Record extracts
----

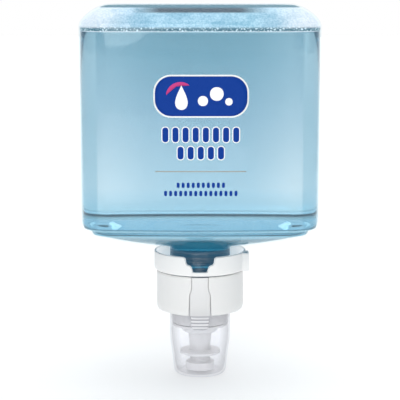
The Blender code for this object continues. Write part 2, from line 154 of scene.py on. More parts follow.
def plan(inset, corner_steps=26, side_steps=8, front_steps=14):
    """The bottle's plan at each inset: a side arc, a corner arc and a front arc a quarter, each sharing
    its tangent with the next. An inset shortens every radius, so the outlines stay parallel."""
    side = np.array([WIDTH / 2 - SIDE_RADIUS, 0.0])
    front = np.array([0.0, DEPTH / 2 - FRONT_RADIUS])
    side_reach = SIDE_RADIUS - CORNER_RADIUS
    front_reach = FRONT_RADIUS - CORNER_RADIUS
    apart = np.linalg.norm(front - side)
    along = (side_reach**2 - front_reach**2 + apart**2) / (2 * apart)
    across = math.sqrt(side_reach**2 - along**2)
    line = (front - side) / apart
    corner = side + line * along + np.array([-line[1], line[0]]) * across
    turn_one = math.atan2(corner[1], corner[0] - side[0])
    turn_two = math.atan2(corner[1] - front[1], corner[0])
    angles = np.concatenate([
        np.linspace(0, turn_one, side_steps, endpoint=False),
        np.linspace(turn_one, turn_two, corner_steps, endpoint=False),
        np.linspace(turn_two, math.pi / 2, front_steps, endpoint=False),
    ])
    counts = (side_steps, corner_steps, front_steps)
    centres = np.repeat([side, corner, front], counts, axis=0)
    radii = np.repeat([SIDE_RADIUS, CORNER_RADIUS, FRONT_RADIUS], counts)
    direction = np.stack([np.cos(angles), np.sin(angles)], axis=-1)
    reach = radii[None, :] - np.asarray(inset, float)[:, None]
    quarter = centres[None] + direction[None] * reach[..., None]
    peak = np.stack([np.zeros(len(reach)), DEPTH / 2 - np.asarray(inset, float)], axis=-1)[:, None]
    mirrored = quarter[:, :0:-1] * [-1, 1]
    half = np.concatenate([quarter, peak, mirrored], axis=1)
    return np.concatenate([half, -half], axis=1)


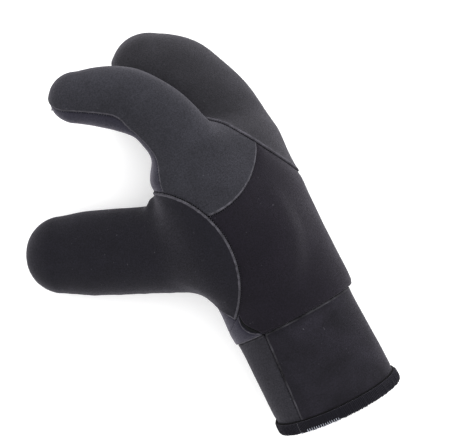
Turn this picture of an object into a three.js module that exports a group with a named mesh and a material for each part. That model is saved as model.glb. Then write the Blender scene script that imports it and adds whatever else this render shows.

----

Problem statement
Give the listing again, word for word.

Response to the task
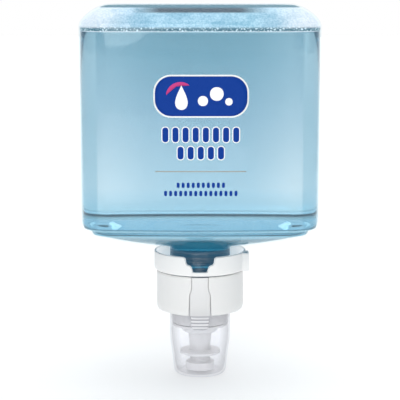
The Blender code for this object continues. Write part 2, from line 154 of scene.py on. More parts follow.
def plan(inset, corner_steps=26, side_steps=8, front_steps=14):
    """The bottle's plan at each inset: a side arc, a corner arc and a front arc a quarter, each sharing
    its tangent with the next. An inset shortens every radius, so the outlines stay parallel."""
    side = np.array([WIDTH / 2 - SIDE_RADIUS, 0.0])
    front = np.array([0.0, DEPTH / 2 - FRONT_RADIUS])
    side_reach = SIDE_RADIUS - CORNER_RADIUS
    front_reach = FRONT_RADIUS - CORNER_RADIUS
    apart = np.linalg.norm(front - side)
    along = (side_reach**2 - front_reach**2 + apart**2) / (2 * apart)
    across = math.sqrt(side_reach**2 - along**2)
    line = (front - side) / apart
    corner = side + line * along + np.array([-line[1], line[0]]) * across
    turn_one = math.atan2(corner[1], corner[0] - side[0])
    turn_two = math.atan2(corner[1] - front[1], corner[0])
    angles = np.concatenate([
        np.linspace(0, turn_one, side_steps, endpoint=False),
        np.linspace(turn_one, turn_two, corner_steps, endpoint=False),
        np.linspace(turn_two, math.pi / 2, front_steps, endpoint=False),
    ])
    counts = (side_steps, corner_steps, front_steps)
    centres = np.repeat([side, corner, front], counts, axis=0)
    radii = np.repeat([SIDE_RADIUS, CORNER_RADIUS, FRONT_RADIUS], counts)
    direction = np.stack([np.cos(angles), np.sin(angles)], axis=-1)
    reach = radii[None, :] - np.asarray(inset, float)[:, None]
    quarter = centres[None] + direction[None] * reach[..., None]
    peak = np.stack([np.zeros(len(reach)), DEPTH / 2 - np.asarray(inset, float)], axis=-1)[:, None]
    mirrored = quarter[:, :0:-1] * [-1, 1]
    half = np.concatenate([quarter, peak, mirrored], axis=1)
    return np.concatenate([half, -half], axis=1)


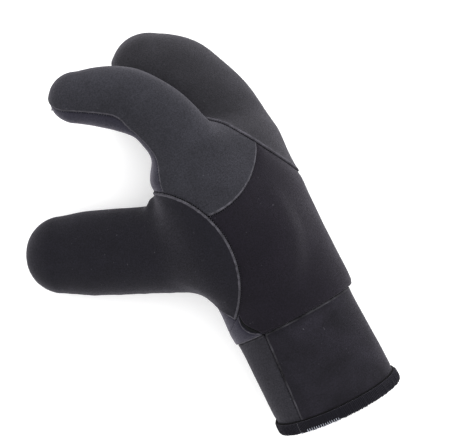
Turn this picture of an object into a three.js module that exports a group with a named mesh and a material for each part. That model is saved as model.glb. Then write the Blender scene script that imports it and adds whatever else this render shows.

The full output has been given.